O processo evolutivo mexicano culminou com a histórica eleição de Cláudia Sheinbaum, primeira mulher presidenta do país, com um percentual consagrador de quase 60% dos votos. Em segundo lugar ficou outra mulher, a ex-senadora de centro-direita Xochitl Gálvez, com cerca de 28%. 

“A vitória da Cláudia é uma vitória do avanço das mulheres na política e, também, o avanço de um projeto”, diz Ana Prestes. Ela completa ponderando que a nova presidenta “está apoiada sobre um projeto muito consistente, popular e forte, com grande representatividade nas casas legislativas e governos”.

De acordo com dados das autoridades mexicanas, o principal partido da aliança, o Movimiento de Regeneración Nacional (Morena), de Lopez Obrador e Cláudia Sheinbaum, passa a governar 24 dos 32 estados — há seis anos, eram quatro. Na capital, Cidade do México, Clara Brugada, outra mulher “morenista”, saiu vencedora com mais de 50% dos votos. 

Segundo os resultados divulgados até o momento, a coalizão que reúne Morena, PT (Partido del Trabajo) e PVEM (Partido Verde Ecologista de México) pode conseguir maioria qualificada nas duas casas do Congresso mexicano. Até o momento eles teriam, somados, entre 346 e 380 deputados, de um total de 500 cadeiras. No caso do Senado, entre 76 e 88 de 128. 

Além da forte sustentação política, Ana Prestes chama atenção para o perfil ideológico de Cláudia. “Ela é uma mulher que está concatenada com lutas atualíssimas — por exemplo, a questão da palestina. Ela é de uma família de judeus, mas sempre deixou claro que defende o Estado da Palestina”. 

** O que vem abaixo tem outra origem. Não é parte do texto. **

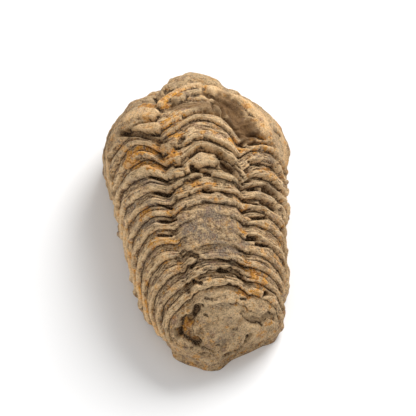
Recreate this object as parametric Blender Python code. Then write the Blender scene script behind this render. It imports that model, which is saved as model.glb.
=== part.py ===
"""A calymenid trilobite turned to stone, its head bent down: one piece of rock, lying on its worn flat
underside.

+Y points to the head, +X to the animal's right and +Z up. The origin is on the surface that it rests on,
under the middle of the body. The shape is a loft of cross-sections, worked out in millimetres and scaled to
metres last. A place on the back is given by its line, counted along the body in segments, and its angle
round from the crest.
"""

import bmesh
import bpy
import numpy as np
from mathutils import Vector, noise

MM = 0.001
NODE = "trilobite_fossil"

# The body is a long dome, highest behind the head (mm).
TOP_Y = 3.8
TOP_Z = 27.0
FRONT_REACH = 26.6
REAR_REACH = 38.5
CREST_POWER = 2.1
LEAST_CREST_FRONT = 3.2
LEAST_CREST_REAR = 7.2
SIDE_POWER = 2.25
HEAD_SIDE_POWER = 1.8
HEAD_SIDE_Y = (14.0, 24.0)
ROLL = 0.10
ROLL_FULL_Z = 8.0
HEAD_Y = 12.0
HEAD_POWER = 1.6
TIP_Y = TOP_Y + FRONT_REACH
TIP_X = 0.4
APEX_X = -3.4
APEX_Y = -34.7

# Half width and middle of the plan outline, from the apex of the tail to the head (mm).
PLAN_Y = (-34.6, -34.1, -33.2, -32.0, -30.5, -28.0, -24.0, -15.0, -5.0, 4.0, HEAD_Y)
PLAN_HALF = (0.7, 2.6, 5.1, 7.7, 10.4, 12.2, 13.7, 15.8, 17.2, 18.0, 19.4)
PLAN_MIDDLE = (APEX_X, -3.5, -3.5, -2.7, -1.4, -1.0, -1.5, -1.5, -1.3, -1.0, -1.2)

# Height of the widest line above the ground, and how far the stone draws in below it (mm).
FOOT_THORAX = 3.5
FOOT_TAIL = 6.6
FOOT_RISES_Y = (-26.0, -32.0)
UNDERCUT = 2.4
UNDERCUT_TAIL = 0.5
UNDERCUT_Y = (-30.0, -22.0)

# Lines: 0 is the rear edge of the head, 0 to 13 the thorax, 13 to 17 the tail shield, 17 to 19 the rear face.
TIP_LINE = -7.0
THORAX_END = 13.0
TAIL_END = 17.0
APEX_LINE = 19.0
LINES = (0.0, 3.5, 5.5, 8.5, 12.5, 13.5, 15.0, TAIL_END, 18.0, APEX_LINE)
LINES_Y = (16.8, 3.8, -2.0, -10.8, -21.3, -23.6, -27.6, -32.2, -33.8, -34.6)

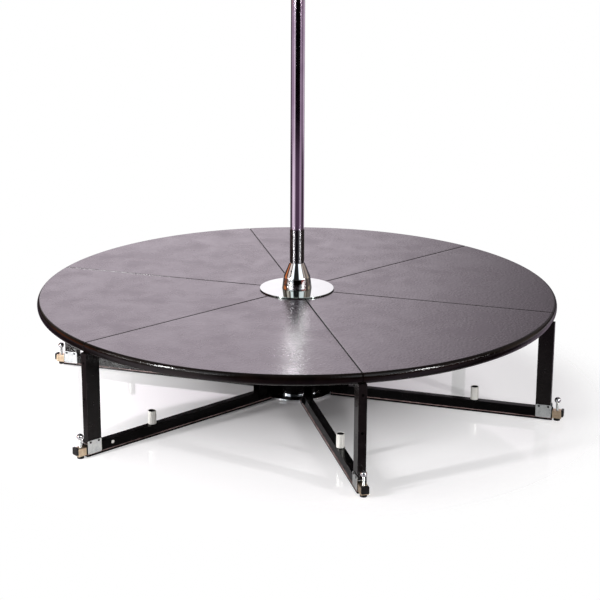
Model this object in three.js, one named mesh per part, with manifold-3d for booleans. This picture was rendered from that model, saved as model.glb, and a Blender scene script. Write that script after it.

E conclui: “Soma-se a isso o fato de Cláudia ser uma cientista da área do meio ambiente e estamos enfrentando, em todo o mundo, uma grave crise climática. Por fim, ressalto que o México é um dos países com maiores índices de violência contra a mulher e ela está nessa luta também e é uma mulher que sabe da importância de abrir espaço para outras mulheres”.